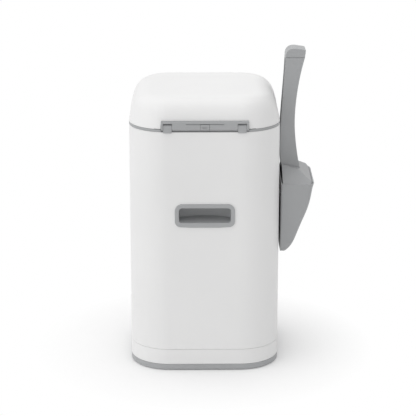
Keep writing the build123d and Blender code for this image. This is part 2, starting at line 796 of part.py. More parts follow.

* * *

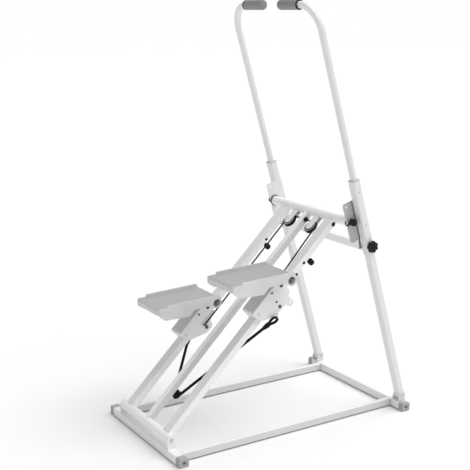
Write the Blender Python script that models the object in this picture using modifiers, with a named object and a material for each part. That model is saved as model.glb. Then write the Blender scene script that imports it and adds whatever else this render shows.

--

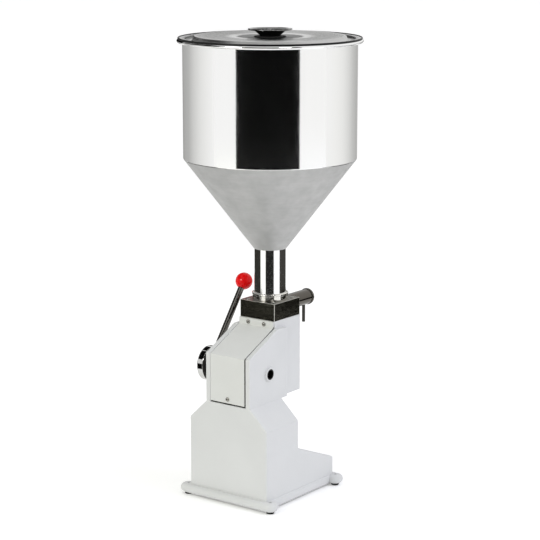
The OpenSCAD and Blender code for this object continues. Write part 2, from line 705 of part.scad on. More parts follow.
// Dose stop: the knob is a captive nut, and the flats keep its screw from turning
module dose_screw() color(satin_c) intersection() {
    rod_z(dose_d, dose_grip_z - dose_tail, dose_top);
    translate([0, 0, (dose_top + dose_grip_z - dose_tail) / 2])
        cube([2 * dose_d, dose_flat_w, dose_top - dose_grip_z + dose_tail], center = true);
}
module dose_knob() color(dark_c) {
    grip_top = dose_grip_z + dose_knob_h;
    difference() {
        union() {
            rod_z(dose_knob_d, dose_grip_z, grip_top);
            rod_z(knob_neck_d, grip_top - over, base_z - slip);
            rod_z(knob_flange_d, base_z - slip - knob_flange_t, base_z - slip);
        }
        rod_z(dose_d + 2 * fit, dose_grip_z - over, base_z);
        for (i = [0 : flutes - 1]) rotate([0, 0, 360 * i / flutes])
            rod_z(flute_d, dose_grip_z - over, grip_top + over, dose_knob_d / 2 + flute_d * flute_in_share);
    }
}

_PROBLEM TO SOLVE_
For each line above that contains the word "from", copy that line.

_TASK RESULT_
The OpenSCAD and Blender code for this object continues. Write part 2, from line 705 of part.scad on. More parts follow.
// Dose stop: the knob is a captive nut, and the flats keep its screw from turning